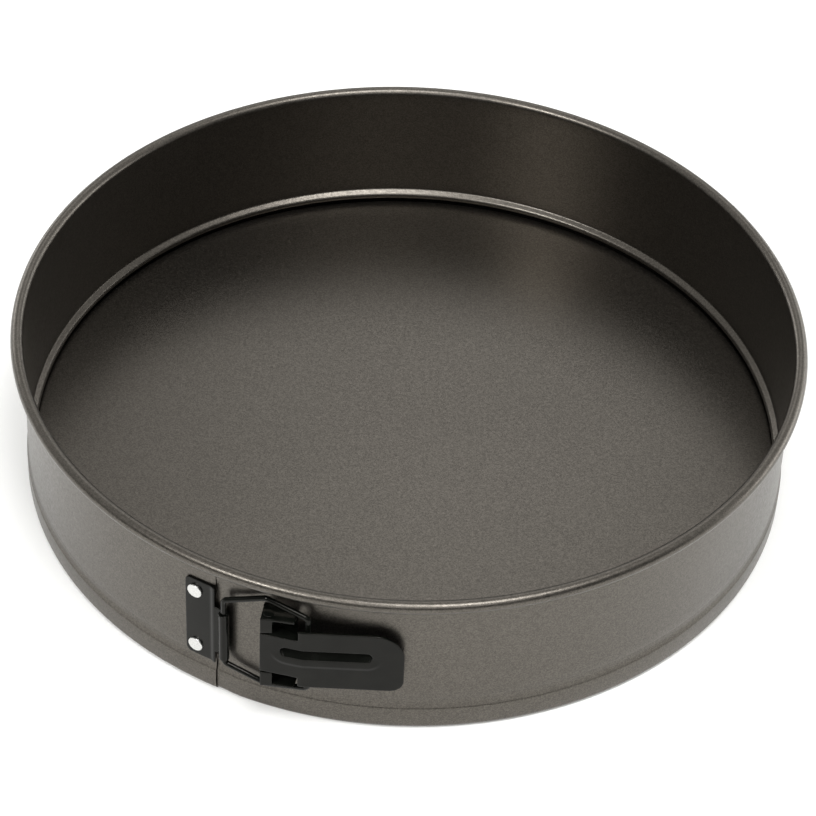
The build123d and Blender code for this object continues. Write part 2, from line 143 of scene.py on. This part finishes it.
def sheet_outline(start, heading, steps, thickness):
    """Closed outline of a bent sheet's section: runs of ("run", length) and bends of
    ("bend", radius, angle) along its centre line, where a positive angle turns left."""
    x, z = start
    sides = ([], [])

    def put(at_x, at_z, facing):
        turned = math.radians(facing + 90)
        for side, points in zip((1, -1), sides):
            offset = side * thickness / 2
            points.append((at_x + offset * math.cos(turned), at_z + offset * math.sin(turned)))

    put(x, z, heading)
    for step in steps:
        if step[0] == "run":
            pieces = max(1, round(step[1] / RUN_STEP))
            for i in range(pieces):
                x += step[1] / pieces * math.cos(math.radians(heading))
                z += step[1] / pieces * math.sin(math.radians(heading))
                put(x, z, heading)
            continue
        radius, angle = step[1:]
        turn = 1 if angle > 0 else -1
        pieces = max(2, round(abs(angle) / ARC_STEP))
        towards = math.radians(heading + 90 * turn)
        centre = (x + radius * math.cos(towards), z + radius * math.sin(towards))
        for i in range(pieces):
            heading += angle / pieces
            away = math.radians(heading - 90 * turn)
            x = centre[0] + radius * math.cos(away)
            z = centre[1] + radius * math.sin(away)
            put(x, z, heading)
    return sides[0] + sides[1][::-1]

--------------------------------

◆ Task to complete ◆
Copy the material above verbatim.

◆ Exercise response ◆
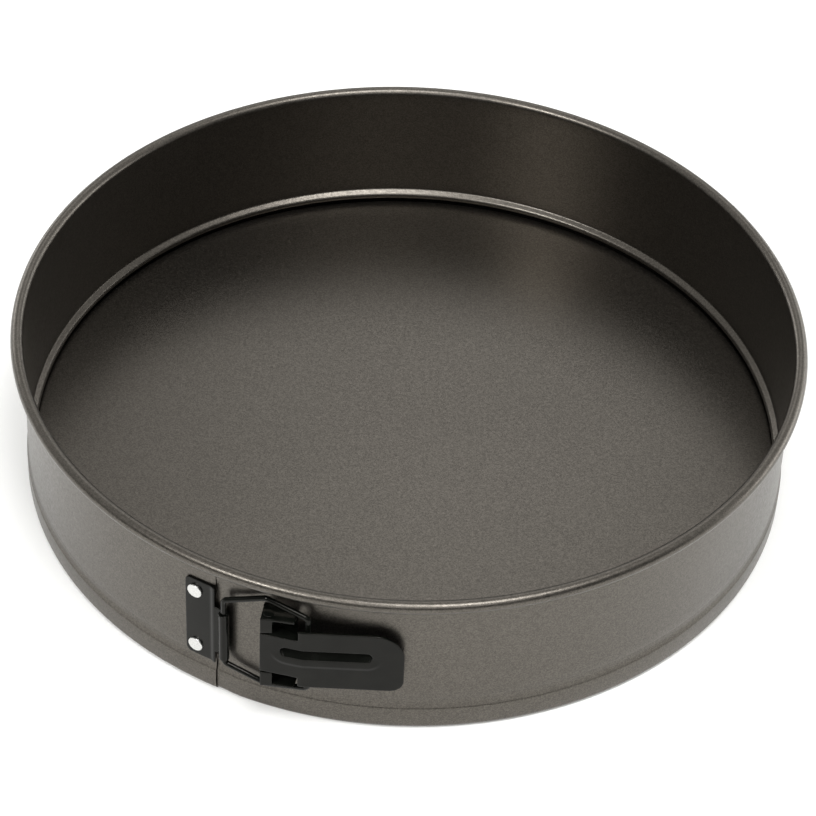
The build123d and Blender code for this object continues. Write part 2, from line 143 of scene.py on. This part finishes it.
def sheet_outline(start, heading, steps, thickness):
    """Closed outline of a bent sheet's section: runs of ("run", length) and bends of
    ("bend", radius, angle) along its centre line, where a positive angle turns left."""
    x, z = start
    sides = ([], [])

    def put(at_x, at_z, facing):
        turned = math.radians(facing + 90)
        for side, points in zip((1, -1), sides):
            offset = side * thickness / 2
            points.append((at_x + offset * math.cos(turned), at_z + offset * math.sin(turned)))

    put(x, z, heading)
    for step in steps:
        if step[0] == "run":
            pieces = max(1, round(step[1] / RUN_STEP))
            for i in range(pieces):
                x += step[1] / pieces * math.cos(math.radians(heading))
                z += step[1] / pieces * math.sin(math.radians(heading))
                put(x, z, heading)
            continue
        radius, angle = step[1:]
        turn = 1 if angle > 0 else -1
        pieces = max(2, round(abs(angle) / ARC_STEP))
        towards = math.radians(heading + 90 * turn)
        centre = (x + radius * math.cos(towards), z + radius * math.sin(towards))
        for i in range(pieces):
            heading += angle / pieces
            away = math.radians(heading - 90 * turn)
            x = centre[0] + radius * math.cos(away)
            z = centre[1] + radius * math.sin(away)
            put(x, z, heading)
    return sides[0] + sides[1][::-1]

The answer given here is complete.